### Task description
Collect every line below that contains the word "from".
-- start Exercise inputs --
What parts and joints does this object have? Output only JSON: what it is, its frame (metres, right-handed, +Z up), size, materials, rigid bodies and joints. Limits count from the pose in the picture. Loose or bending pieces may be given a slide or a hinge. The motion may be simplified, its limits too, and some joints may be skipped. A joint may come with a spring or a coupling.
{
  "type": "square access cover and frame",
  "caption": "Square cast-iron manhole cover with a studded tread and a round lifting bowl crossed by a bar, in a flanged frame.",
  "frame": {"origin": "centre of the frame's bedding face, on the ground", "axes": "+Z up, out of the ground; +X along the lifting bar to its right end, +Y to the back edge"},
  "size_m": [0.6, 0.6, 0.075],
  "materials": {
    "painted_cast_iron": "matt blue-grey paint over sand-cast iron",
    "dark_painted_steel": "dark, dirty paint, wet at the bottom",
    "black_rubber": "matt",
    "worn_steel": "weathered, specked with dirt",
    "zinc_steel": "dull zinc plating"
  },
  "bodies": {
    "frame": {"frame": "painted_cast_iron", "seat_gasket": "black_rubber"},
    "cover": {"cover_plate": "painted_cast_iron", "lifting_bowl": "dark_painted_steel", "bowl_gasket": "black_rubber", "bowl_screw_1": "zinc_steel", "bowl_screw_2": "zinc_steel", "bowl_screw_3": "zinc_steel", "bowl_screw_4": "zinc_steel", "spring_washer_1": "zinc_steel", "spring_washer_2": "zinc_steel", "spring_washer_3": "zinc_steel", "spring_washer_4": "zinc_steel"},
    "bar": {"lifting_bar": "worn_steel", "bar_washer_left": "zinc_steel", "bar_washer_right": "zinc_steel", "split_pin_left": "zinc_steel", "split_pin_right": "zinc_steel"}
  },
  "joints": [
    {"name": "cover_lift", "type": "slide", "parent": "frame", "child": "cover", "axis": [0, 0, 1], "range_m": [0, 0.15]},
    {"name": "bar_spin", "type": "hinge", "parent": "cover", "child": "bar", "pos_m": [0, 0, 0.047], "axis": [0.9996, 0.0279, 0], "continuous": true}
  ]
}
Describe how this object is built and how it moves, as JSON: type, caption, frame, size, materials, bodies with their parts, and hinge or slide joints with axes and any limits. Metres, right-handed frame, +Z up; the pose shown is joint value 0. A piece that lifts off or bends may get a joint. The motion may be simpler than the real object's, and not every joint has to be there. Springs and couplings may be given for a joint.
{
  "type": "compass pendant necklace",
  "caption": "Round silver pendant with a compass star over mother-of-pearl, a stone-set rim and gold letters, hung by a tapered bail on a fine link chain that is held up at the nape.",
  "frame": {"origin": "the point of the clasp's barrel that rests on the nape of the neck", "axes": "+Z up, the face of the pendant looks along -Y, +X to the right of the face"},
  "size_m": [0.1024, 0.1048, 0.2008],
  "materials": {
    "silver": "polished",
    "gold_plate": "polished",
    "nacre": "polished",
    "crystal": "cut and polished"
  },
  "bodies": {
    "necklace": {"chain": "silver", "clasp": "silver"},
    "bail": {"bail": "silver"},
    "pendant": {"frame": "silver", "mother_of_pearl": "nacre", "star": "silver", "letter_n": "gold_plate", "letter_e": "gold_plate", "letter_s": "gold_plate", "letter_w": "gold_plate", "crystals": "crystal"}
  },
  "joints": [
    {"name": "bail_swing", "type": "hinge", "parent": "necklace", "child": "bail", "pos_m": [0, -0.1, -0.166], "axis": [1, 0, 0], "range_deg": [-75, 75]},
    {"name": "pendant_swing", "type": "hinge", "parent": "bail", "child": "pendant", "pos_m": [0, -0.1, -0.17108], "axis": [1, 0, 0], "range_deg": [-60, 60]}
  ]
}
-- end Exercise inputs --
-- start Exercise inputs --
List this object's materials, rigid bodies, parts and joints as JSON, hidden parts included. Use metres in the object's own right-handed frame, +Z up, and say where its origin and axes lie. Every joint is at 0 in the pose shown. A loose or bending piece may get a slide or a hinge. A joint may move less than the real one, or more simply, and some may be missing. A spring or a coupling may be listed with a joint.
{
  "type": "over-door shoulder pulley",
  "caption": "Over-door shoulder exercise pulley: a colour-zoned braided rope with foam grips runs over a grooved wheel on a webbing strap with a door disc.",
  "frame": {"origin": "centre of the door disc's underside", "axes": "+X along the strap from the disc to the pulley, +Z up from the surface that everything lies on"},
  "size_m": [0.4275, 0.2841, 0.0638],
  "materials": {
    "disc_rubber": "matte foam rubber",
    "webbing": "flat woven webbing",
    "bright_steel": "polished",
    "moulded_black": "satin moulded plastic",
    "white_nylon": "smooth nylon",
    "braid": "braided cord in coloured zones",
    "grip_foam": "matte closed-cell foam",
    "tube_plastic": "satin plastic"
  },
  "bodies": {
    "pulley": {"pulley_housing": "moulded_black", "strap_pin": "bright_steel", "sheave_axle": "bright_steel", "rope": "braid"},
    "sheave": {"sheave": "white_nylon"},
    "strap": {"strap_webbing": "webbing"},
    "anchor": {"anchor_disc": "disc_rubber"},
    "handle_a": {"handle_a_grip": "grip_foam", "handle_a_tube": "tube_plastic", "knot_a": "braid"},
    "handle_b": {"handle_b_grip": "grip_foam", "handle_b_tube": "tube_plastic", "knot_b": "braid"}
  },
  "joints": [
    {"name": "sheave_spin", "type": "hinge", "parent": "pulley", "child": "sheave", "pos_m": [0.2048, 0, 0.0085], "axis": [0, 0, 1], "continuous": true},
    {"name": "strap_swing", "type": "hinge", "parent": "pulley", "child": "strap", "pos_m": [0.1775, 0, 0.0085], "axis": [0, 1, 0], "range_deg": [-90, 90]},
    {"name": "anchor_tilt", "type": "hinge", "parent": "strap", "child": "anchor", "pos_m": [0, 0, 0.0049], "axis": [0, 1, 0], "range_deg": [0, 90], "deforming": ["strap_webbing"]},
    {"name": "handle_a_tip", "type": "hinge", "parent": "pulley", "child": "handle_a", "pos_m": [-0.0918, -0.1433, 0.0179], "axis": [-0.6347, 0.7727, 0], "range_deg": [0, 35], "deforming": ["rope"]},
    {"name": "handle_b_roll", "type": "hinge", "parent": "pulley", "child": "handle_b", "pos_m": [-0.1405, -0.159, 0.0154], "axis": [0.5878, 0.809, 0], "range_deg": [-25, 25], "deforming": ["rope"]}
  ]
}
-- end Exercise inputs --
-- start Exercise inputs --
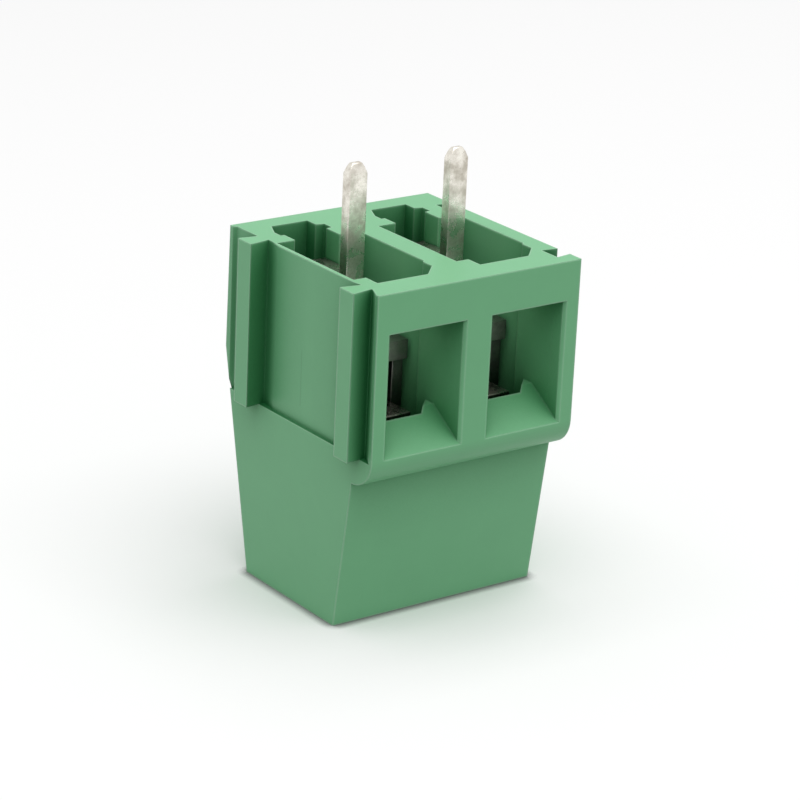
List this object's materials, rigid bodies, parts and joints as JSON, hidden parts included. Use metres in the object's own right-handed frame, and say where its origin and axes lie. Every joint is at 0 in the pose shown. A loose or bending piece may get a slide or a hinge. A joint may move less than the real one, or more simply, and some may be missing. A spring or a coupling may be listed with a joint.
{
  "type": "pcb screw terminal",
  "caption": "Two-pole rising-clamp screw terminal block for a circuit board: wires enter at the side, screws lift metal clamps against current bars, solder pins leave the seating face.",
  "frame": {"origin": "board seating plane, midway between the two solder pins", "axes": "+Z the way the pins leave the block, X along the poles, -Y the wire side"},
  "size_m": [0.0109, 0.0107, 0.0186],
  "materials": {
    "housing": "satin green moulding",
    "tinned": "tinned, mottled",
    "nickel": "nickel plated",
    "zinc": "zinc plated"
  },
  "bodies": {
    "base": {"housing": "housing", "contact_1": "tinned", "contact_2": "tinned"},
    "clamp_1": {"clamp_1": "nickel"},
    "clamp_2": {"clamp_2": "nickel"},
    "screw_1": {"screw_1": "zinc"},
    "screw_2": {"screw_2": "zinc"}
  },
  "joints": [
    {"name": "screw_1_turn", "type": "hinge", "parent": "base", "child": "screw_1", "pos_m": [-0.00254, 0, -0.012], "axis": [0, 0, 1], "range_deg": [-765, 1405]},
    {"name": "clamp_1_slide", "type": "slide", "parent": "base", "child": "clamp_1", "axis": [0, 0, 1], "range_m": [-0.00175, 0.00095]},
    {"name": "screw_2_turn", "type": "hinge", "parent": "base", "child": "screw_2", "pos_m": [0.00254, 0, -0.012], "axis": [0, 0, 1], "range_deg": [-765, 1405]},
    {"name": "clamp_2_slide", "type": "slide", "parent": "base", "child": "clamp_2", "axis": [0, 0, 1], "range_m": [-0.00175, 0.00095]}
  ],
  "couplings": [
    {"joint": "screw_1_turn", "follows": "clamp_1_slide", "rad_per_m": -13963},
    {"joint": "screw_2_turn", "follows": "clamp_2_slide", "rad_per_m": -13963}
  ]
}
-- end Exercise inputs --
### Task output
What parts and joints does this object have? Output only JSON: what it is, its frame (metres, right-handed, +Z up), size, materials, rigid bodies and joints. Limits count from the pose in the picture. Loose or bending pieces may be given a slide or a hinge. The motion may be simplified, its limits too, and some joints may be skipped. A joint may come with a spring or a coupling.
  "frame": {"origin": "centre of the door disc's underside", "axes": "+X along the strap from the disc to the pulley, +Z up from the surface that everything lies on"},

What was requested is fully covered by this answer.